I've been so fortunate to work with some of the most venerable companies in financial services, JPMorgan Chase, Bank of America and Wells Fargo. The roles that I've had with them allowed me to touch areas like affordable housing and economic development, so I was able to live out my purpose and my mission by helping these communities in need.

My ecclesiastical pursuits, my faith and the scriptures reminding me daily that we need to help those most in need, when applied throughout my more than 30 years in finance, have helped guide me in that mission.

After passing the baton to Ms. Otsuka, what should credit unions expect differently (if anything) from the NCUA?

I'm delighted that I had an opportunity to meet her in person for the first time last week, first and foremost. The main thing that the industry should expect is for NCUA to continue to be that prudential regulator and insurer, while keeping their eye on safety and soundness.

Looking back on your years with the NCUA, is there anything that you regret?

I tend not to try to approach anything with regret, retreat or reservation. But if there was one thing I had to pick, it would be talking about financial inclusion on a more holistic level.

I've always said that financial inclusion is the civil rights issue of our time, and explored the topic in terms of getting you that checking account, that savings account and that full credit card, but I wished I had looked at the topic on a broader scale. 

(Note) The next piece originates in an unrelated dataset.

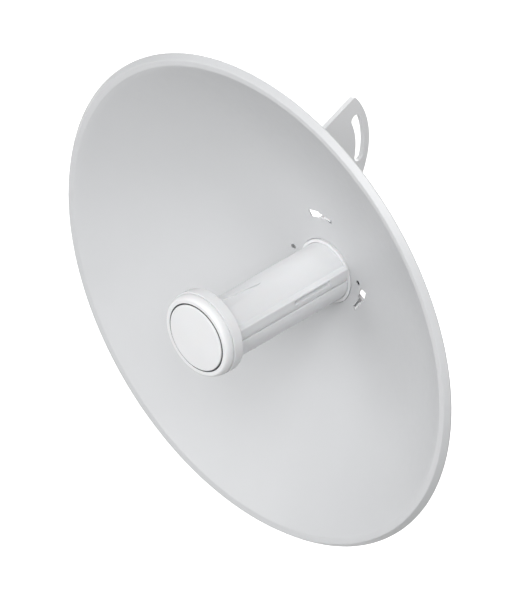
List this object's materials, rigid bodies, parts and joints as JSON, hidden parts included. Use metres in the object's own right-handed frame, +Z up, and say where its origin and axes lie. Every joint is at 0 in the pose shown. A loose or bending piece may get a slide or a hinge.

What about equities? What about the stock market? What about encouraging individuals to learn more about their 401(k)s?  I wish I talked about full, holistic financial inclusion and gone deeper than just leading folks to believe that their financial inclusion efforts are just to get you into a checking account or a savings account.

What's next for Rodney Hood?

I'm going to rest a bit and ponder what that next chapter looks like. But it's safe to say that a lot of people who are approaching me are all in the financial services arena, so don't be surprised if you hear me working or being engaged with some fintechs that are engaged with financial inclusion.